The Catholic Church judges rightly that a few years hence the children under its care will not only augment the number of adult members of its faith, but will proportionately swell their ranks in the next generation. Nor is this danger to the Protestant cause to be despised. All their schools are admirably managed, and the children in them are treated with the greatest kindness and consideration. We have visited several, and in all we remarked a great affection and [{707}] respect existing in the minds of the pupils for their teachers, the latter not considering that their duties are over when the classes are dismissed, but afterward entering into their amusements and occupations with great patience and good humor. We lately visited unexpectedly the school alluded to by Cardinal Wiseman, and although lessons were over we found one of the masters in the large play-room busily employed in instructing a dozen of the most ragged urchins it would be possible to find in that squalid and impoverished locality in the mysteries of spinning peg-tops. Such acts of kindness to children are not forgotten when they grow up, and a better means of binding them to their faith when adults it would be impossible to imagine.

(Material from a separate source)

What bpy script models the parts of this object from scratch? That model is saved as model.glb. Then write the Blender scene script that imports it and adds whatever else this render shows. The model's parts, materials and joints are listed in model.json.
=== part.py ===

In Gate street, Lincoln's Inn-fields, is another school of the same description. We have watched its progress since its establishment, and marked the great increase in the number of its scholars. It commenced with very few, but must now number several hundreds. Those in Drury-lane have more than four hundred children, among whom, perhaps, not ten before the buildings were erected were receiving any instruction whatever. All the Roman Catholic charities appear to be admirably managed; their orphanages especially so. Those of the Sisters of Charity in Victoria street, Westminster, and Norwood, considering the comparatively small means at the disposal of their priesthood, are perfect models of what institutions of the kind ought to be; at the same time, it must not be imagined that the Roman Catholic charities in London are solely of a description calculated to obtain converts to their creed. Their reformatories for fallen women and their exertions for the relief of the sick are worthy of the highest praise. An hospital, with a church attached, solely for chronic and incurable diseases, has for some time been established in Great Ormond street, at the expense of a gentleman of wealth. The hospital is under the care of the prioress and sisters of the Order of St. John of Jerusalem, and we never saw an infirmary of the kind better managed. A large staff of nuns nurse the sick; and not only are their numbers greater in proportion to those of the patients than in any of our metropolitan hospitals, but their attention and kindness to those under their charge might serve as a model to many of our Protestant institutions of a similar character.